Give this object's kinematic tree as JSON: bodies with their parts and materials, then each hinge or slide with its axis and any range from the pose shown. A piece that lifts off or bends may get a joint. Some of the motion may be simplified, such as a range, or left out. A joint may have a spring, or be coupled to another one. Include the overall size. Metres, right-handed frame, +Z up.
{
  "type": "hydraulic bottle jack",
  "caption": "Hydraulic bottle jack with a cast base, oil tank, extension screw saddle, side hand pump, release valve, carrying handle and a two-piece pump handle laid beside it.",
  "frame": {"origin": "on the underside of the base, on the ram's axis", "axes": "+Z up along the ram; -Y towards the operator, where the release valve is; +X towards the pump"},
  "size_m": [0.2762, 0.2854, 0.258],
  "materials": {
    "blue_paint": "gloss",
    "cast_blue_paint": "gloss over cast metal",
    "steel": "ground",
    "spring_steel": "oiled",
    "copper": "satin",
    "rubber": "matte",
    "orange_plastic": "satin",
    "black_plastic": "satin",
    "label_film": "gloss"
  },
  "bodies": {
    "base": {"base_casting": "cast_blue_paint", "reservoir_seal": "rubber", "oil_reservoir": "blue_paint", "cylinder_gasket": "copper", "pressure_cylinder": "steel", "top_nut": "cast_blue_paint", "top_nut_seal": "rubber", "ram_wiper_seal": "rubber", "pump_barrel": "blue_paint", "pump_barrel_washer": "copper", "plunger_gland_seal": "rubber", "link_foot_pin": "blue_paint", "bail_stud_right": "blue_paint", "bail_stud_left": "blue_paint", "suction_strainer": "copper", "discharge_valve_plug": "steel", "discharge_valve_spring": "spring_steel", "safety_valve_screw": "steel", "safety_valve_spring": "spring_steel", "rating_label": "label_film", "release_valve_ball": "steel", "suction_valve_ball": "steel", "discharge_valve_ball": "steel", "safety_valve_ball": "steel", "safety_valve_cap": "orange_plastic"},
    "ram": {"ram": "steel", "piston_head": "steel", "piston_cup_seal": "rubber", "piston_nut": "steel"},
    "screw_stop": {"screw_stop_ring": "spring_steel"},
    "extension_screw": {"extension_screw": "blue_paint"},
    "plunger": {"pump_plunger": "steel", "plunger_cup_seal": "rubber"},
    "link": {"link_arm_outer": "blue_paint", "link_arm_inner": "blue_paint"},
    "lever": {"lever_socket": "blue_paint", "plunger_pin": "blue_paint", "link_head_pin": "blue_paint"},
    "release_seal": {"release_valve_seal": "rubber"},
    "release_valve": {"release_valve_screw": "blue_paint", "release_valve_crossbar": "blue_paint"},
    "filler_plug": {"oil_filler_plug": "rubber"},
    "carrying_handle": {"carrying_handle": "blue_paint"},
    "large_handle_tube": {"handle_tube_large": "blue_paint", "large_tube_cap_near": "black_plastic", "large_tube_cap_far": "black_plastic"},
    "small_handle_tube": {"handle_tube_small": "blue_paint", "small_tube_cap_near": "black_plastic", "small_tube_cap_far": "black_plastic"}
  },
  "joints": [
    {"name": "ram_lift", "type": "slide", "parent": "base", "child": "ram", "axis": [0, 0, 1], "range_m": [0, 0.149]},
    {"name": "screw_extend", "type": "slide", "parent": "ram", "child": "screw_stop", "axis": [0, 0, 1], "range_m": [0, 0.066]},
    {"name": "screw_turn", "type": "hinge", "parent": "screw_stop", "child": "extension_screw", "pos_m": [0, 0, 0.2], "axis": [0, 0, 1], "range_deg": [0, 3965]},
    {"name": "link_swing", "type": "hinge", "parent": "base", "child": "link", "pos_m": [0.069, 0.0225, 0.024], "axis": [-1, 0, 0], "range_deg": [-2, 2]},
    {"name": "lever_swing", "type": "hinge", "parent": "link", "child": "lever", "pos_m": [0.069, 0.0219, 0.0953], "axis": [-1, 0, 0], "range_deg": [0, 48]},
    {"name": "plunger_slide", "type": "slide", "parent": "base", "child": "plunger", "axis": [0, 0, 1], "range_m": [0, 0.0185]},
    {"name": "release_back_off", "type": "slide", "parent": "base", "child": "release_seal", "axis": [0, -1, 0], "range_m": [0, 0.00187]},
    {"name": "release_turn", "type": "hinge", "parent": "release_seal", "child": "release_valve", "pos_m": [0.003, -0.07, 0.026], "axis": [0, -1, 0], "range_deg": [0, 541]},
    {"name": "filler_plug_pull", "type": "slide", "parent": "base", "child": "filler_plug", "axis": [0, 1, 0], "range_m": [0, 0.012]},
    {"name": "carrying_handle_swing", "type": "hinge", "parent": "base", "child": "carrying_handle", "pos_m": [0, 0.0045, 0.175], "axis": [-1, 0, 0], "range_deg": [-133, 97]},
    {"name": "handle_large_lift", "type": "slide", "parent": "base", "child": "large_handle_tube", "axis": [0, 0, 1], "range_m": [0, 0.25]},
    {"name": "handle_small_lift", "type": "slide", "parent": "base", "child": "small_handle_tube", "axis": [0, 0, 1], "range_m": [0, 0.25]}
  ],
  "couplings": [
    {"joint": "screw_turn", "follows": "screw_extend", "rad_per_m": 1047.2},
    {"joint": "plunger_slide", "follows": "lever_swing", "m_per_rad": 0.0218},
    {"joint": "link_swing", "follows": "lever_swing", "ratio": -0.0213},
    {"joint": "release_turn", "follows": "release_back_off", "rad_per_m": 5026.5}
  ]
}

______________________________

## What to do
Each line above that holds the string "with" should be copied and shown.

## Result for this task
Give this object's kinematic tree as JSON: bodies with their parts and materials, then each hinge or slide with its axis and any range from the pose shown. A piece that lifts off or bends may get a joint. Some of the motion may be simplified, such as a range, or left out. A joint may have a spring, or be coupled to another one. Include the overall size. Metres, right-handed frame, +Z up.
  "caption": "Hydraulic bottle jack with a cast base, oil tank, extension screw saddle, side hand pump, release valve, carrying handle and a two-piece pump handle laid beside it.",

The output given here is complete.